I can't agree more with the points you raise. Anyone who thinks that Paypal will stop at banning 'extreme' erotica is deluding themselves. They'll come after other forms of erotica and it's only a question of time before GLBT books are targeted, regardless of whether they're erotic or sweet romance. Censorship once started gathers momentum and soon crushes all in its path. Paypal action represents a serious threat to freedom of thought and choice. It's utterly scandalous that they're being allowed to get away with it. We seem to be moving towards a frightening new era of repression.

Emerald said...

Great post, Lisabet. Thanks for writing and sharing it.

Janine Ashbless said...

Yes. good post.

Word Actress said...

This is one of oh so many ways the 'publishing' biz is changing. Don't even get me started on Amazon and
how they are secretly (or not so secretly) trying to create the 'next big writer' using all of their insider resources to do so, to include having their insiders write book reviews as if they are just you and me. And the people they're selecting are NOT good writers at all. Think actor/soap opera star James Franco who co-hosted with Anne Hathoway the Oscars last year to not a very successful review. He's been asked by Amazon to write four books which they will heavily promote. ANYWAY, thank-you Lisabet for always staying on top of everything that matters to writers. You are one of our finest (in all ways! And i very much agree with you that nobody is going to control what I read...

L.M. Brown said...

Great post. Shared it on FB.

I totally agree that this is probably just the start. It needs to be nipped in the bud now before it goes too far.

Christina said...

Why does everyone these last 2 years want to control what we read?? Isn't enough how stupid they drive us through the most idiotic tv shows, now they HAVE to control what we read??!! This isn't only Censorship but an act against freedom of speech and individuality and forming my own damn opinion!!!

thank you for the post and making me aware of this and I was happy to be able to use their services... now I just want to @$#%!&

Keta Diablo said...

Hi Lisabet, saw this on my GLBT yahoo loop. Indeed! What is next? I tweeted this and also added to Google+.

Thanks, Keta

Keziah Hill said...

Good, concise post Lisabet.

Tessie L'Amour said...

I have seen a couple of transgender writers say that they have been asked to take down their work from Smashwords, even when it isn't erotica. I would bet that is the next step, before m/m or menage, although I would guess menage is close behind.

The more momentum the moralists can get behind stopping topics that make a lot of people uncomfortable, the harder it will be to stop them. Unfortunately, sex makes a lot of people uncomfortable, so it is an easy area to target.

Dianna Hardy said...

Excellent post - have shared. Thanks.

Bianca Sommerland said...

Insightful post as always, Lisabet! I've been making as much noise as I can, but it occurred to me too that while this is horrible for us as authors, there's only so much we can do. The readers have the power and the numbers to make a difference.

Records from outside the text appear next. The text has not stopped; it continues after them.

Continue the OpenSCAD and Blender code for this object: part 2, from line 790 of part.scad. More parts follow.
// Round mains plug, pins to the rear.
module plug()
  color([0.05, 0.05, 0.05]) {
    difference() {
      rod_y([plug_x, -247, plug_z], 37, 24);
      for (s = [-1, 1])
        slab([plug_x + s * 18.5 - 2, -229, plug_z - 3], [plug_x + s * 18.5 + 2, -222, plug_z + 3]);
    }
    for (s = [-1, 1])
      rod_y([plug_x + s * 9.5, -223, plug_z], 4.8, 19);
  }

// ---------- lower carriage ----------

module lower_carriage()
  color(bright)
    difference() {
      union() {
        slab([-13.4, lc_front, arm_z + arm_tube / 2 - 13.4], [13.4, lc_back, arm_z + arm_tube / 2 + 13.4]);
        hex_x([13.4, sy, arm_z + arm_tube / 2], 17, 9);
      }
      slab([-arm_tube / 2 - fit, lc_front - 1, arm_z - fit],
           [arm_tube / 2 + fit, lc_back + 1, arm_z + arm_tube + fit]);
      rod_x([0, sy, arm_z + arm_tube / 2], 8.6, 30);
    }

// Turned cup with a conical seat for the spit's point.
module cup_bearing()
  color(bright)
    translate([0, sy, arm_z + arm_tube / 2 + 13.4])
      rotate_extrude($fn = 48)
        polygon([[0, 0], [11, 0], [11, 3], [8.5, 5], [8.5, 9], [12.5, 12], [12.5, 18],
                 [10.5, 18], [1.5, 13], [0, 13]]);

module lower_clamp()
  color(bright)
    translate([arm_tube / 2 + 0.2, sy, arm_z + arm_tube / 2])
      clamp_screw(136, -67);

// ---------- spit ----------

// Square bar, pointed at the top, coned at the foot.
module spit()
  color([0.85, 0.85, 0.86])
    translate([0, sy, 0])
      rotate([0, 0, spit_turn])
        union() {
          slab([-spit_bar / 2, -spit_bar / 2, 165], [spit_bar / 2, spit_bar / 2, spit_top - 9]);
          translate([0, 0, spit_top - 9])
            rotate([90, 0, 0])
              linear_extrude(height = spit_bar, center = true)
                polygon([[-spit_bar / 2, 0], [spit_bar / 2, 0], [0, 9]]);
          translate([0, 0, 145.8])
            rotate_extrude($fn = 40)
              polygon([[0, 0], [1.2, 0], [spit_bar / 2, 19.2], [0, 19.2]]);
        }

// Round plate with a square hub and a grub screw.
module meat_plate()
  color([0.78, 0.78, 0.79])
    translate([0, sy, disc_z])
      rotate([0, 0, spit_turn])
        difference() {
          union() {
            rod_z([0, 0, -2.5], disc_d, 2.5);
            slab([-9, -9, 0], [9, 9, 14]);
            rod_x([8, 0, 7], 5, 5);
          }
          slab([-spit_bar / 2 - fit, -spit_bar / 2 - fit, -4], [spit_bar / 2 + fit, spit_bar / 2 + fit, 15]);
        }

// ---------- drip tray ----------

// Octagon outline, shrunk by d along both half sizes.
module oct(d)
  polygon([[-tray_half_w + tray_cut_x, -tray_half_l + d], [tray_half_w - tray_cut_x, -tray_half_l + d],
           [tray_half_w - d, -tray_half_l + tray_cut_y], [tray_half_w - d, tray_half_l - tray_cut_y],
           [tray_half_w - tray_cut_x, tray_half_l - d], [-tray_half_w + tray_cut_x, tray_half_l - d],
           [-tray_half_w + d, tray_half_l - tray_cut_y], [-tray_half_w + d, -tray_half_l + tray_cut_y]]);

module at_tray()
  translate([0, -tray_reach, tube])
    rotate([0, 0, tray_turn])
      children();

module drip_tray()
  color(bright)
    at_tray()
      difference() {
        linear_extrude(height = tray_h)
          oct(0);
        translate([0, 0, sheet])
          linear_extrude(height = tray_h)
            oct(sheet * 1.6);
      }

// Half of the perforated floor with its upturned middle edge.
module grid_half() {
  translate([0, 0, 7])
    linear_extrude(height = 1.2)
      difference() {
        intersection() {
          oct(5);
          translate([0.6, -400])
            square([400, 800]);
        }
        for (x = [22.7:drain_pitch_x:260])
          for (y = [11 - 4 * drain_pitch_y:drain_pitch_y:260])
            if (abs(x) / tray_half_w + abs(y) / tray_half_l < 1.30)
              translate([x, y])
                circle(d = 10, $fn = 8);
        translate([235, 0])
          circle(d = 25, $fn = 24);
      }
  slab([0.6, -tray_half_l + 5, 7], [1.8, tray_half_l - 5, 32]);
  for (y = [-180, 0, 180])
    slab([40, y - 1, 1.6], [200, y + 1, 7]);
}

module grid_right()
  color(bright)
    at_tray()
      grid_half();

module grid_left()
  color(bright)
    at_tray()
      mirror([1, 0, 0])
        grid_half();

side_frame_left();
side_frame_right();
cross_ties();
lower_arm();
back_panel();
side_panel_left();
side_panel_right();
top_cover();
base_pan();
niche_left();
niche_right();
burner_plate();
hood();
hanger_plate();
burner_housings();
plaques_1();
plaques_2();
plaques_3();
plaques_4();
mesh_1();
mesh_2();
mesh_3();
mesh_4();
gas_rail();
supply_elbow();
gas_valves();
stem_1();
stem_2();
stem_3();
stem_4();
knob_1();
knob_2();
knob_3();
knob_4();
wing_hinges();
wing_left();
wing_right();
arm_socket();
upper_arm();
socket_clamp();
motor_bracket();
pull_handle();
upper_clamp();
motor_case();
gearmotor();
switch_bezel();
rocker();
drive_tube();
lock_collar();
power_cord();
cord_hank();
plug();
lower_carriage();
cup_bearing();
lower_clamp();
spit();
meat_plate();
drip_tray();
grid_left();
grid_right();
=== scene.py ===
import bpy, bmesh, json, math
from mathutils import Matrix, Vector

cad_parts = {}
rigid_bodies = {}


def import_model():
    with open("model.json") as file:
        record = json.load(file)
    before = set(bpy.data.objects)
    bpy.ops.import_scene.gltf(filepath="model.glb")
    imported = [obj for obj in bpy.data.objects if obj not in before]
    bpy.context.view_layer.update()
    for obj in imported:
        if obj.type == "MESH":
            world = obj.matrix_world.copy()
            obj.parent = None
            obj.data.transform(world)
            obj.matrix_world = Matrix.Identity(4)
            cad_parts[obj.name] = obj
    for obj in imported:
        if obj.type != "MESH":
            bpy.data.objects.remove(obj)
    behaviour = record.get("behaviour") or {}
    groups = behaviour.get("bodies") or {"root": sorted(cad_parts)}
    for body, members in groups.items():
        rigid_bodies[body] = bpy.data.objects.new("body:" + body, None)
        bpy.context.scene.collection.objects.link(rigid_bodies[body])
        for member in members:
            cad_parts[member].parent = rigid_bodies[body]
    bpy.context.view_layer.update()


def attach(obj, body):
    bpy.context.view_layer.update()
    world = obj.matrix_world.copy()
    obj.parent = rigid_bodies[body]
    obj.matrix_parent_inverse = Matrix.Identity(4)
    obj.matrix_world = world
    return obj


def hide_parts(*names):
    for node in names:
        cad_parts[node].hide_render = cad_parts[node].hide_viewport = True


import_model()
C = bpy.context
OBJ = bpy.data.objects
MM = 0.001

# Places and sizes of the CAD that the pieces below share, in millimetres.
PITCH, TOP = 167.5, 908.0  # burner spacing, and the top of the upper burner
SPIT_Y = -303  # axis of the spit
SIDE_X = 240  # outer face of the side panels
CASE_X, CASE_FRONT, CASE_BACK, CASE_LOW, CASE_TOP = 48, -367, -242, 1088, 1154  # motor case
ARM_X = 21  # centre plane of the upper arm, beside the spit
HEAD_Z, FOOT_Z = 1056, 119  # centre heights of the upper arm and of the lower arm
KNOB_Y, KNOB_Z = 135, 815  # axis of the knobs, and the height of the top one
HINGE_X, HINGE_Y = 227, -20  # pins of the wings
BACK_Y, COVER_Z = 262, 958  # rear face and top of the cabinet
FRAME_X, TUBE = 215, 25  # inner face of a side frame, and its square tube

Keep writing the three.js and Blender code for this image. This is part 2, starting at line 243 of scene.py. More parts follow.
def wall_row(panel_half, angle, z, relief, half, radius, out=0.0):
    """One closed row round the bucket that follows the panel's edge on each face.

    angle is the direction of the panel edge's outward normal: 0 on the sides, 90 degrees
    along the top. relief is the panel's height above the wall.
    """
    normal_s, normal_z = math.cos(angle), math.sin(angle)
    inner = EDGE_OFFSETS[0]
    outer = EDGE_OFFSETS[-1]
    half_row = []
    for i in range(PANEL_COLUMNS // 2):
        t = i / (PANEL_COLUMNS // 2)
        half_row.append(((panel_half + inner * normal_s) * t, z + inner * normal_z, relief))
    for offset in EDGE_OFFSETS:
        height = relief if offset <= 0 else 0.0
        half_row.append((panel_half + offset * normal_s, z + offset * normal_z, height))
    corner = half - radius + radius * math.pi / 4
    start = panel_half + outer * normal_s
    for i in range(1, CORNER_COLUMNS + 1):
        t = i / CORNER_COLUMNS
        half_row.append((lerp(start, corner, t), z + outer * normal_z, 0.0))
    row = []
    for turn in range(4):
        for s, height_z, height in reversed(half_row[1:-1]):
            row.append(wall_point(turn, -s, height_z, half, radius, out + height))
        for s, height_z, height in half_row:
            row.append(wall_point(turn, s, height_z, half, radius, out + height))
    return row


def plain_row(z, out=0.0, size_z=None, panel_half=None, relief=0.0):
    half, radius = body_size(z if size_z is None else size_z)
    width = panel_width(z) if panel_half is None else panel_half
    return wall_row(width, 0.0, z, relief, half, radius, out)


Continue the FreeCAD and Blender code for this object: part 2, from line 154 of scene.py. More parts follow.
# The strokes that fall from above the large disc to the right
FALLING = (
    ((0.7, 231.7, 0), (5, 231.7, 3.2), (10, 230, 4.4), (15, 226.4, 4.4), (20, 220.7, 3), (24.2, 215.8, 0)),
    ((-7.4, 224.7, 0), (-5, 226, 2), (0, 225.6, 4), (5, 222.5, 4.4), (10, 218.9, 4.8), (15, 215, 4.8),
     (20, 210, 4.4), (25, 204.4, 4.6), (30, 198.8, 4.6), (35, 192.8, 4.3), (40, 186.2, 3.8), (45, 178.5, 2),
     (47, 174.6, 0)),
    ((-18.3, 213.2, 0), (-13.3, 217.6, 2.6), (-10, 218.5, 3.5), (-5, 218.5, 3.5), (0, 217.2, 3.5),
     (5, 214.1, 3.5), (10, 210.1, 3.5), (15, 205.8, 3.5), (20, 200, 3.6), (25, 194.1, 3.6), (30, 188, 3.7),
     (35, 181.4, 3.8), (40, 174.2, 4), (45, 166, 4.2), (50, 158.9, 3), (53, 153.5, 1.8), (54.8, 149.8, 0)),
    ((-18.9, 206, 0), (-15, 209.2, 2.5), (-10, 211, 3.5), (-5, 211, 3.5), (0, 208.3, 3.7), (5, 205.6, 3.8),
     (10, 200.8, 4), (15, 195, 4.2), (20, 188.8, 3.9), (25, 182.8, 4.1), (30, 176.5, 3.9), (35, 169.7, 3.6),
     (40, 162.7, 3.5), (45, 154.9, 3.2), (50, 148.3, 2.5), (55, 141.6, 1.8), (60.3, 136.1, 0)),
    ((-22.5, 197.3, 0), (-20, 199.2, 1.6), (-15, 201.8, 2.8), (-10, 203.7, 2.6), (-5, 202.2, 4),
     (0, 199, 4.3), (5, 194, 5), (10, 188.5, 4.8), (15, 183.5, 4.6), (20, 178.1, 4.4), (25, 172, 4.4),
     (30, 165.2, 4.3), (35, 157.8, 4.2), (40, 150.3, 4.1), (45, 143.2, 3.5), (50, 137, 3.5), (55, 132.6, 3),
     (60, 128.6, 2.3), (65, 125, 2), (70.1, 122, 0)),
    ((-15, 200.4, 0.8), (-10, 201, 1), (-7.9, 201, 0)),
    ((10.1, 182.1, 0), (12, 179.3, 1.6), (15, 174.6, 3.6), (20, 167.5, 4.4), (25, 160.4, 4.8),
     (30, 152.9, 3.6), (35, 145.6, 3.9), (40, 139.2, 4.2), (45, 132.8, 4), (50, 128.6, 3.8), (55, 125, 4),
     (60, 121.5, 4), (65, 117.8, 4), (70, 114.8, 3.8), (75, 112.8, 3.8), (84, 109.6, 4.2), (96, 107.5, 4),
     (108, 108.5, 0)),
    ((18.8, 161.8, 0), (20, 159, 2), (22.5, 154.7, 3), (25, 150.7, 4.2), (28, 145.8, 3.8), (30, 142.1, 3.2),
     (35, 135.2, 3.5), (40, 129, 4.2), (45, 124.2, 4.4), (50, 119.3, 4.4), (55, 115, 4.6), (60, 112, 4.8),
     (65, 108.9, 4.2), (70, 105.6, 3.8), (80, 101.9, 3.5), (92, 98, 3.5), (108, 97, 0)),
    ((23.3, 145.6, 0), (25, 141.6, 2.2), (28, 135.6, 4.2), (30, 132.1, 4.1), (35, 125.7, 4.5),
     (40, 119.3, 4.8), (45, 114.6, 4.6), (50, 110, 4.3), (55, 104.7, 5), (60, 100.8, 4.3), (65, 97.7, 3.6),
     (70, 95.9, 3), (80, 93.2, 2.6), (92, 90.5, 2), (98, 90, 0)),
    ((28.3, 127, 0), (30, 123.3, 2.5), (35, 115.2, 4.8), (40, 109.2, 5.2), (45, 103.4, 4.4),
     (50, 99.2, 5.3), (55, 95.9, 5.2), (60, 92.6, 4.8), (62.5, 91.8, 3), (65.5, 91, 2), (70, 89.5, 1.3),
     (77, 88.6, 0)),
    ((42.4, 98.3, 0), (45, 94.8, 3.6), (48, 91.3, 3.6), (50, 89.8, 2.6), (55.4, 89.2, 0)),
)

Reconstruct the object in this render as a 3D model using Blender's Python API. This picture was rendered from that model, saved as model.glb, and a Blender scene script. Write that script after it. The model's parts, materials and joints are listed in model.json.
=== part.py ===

And **whimper** I was so nervous about my other books, I didn't even consider menage being in danger! O_O

Lisabet Sarai said...

Thanks to all of your for your comments, and even more, for helping to get the word out on this issue, and getting your readers involved.

Ironically, my company (not writing related) uses PayPal for its payment processing. Today I received an email from them inviting me to participate in a customer survey. It seems that I was randomly selected ;^)

The first question was "How likely are you to recommend PayPal to someone else?" I chose "Very unlikely". Then they asked me what they could do to improve their service... ! I didn't overdo it but I made my opinions on their policy very clear.

They're doing a drawing for a $1000 prize for one person who answers the survey. Wouldn't it be a hoot if I won?

Unknown said...

I feel as if I'm having a moment of de ja vu. Sad that I remember when they talked about censoring music. Thank you Lisabet for blogging on this matter. It needs to be brought to the attention of everyone. Because when will they stop? I believe no one has the right to tell me -an adult over the age of 21- what I can and cannot read.

Julia Kanno said...

Hi Lisabet:

This was an incredible post. I completely agree with you: no one should tell me what I can and cannot read (or write). I'll do my best to spread the word about this. This is by far the most ridiculous stunt the "biz" has pulled since the last Amazon witch hunt.

Thanks for spreading the word. :-)

blcsdina said...

Great post and of course agree. Would like to add some movies/books that might not be eligible for paypal-star wars-Luke and Leah bro and sis, VC Andrews books, Pulp Fiction, The Accused which won an academy, The Reader-another academy, etc. Hypocritical thinking!

K. A. Burton said...

I agree pretty much with everything that you say. I would only like to caution you that in many states in the USA BDSM is actually illegal. (I know pretty stupid in my thoughts.) That is why many people involved in the scene are so cautious about keeping their private lives private.

I would also like to make mention that freedom of speech has often been tested by whay people might find objectionable (books like "Lunchbox" and the infamous Compari ad).

Freedom of speech is determined so much by what the majority finds acceptable, but by what they find challenging to tolerate.

K. A. Burton

Fiona McGier said...

I've read the quip that "pornography is whatever gives the judge a hard-on". Unfortunately, the ones who yell the loudest about how obscene things are, are usually the ones caught with the gay prostitute in a bus station restroom, right? This is the flexing of the muscles of those who want to return to the halcyon days they long for, when women knew their place, and men ruled. Sex wasn't talked about, and no one was allowed to enjoy it. Sigh.
Sex outlawed today, mysteries tomorrow? What will be their next target?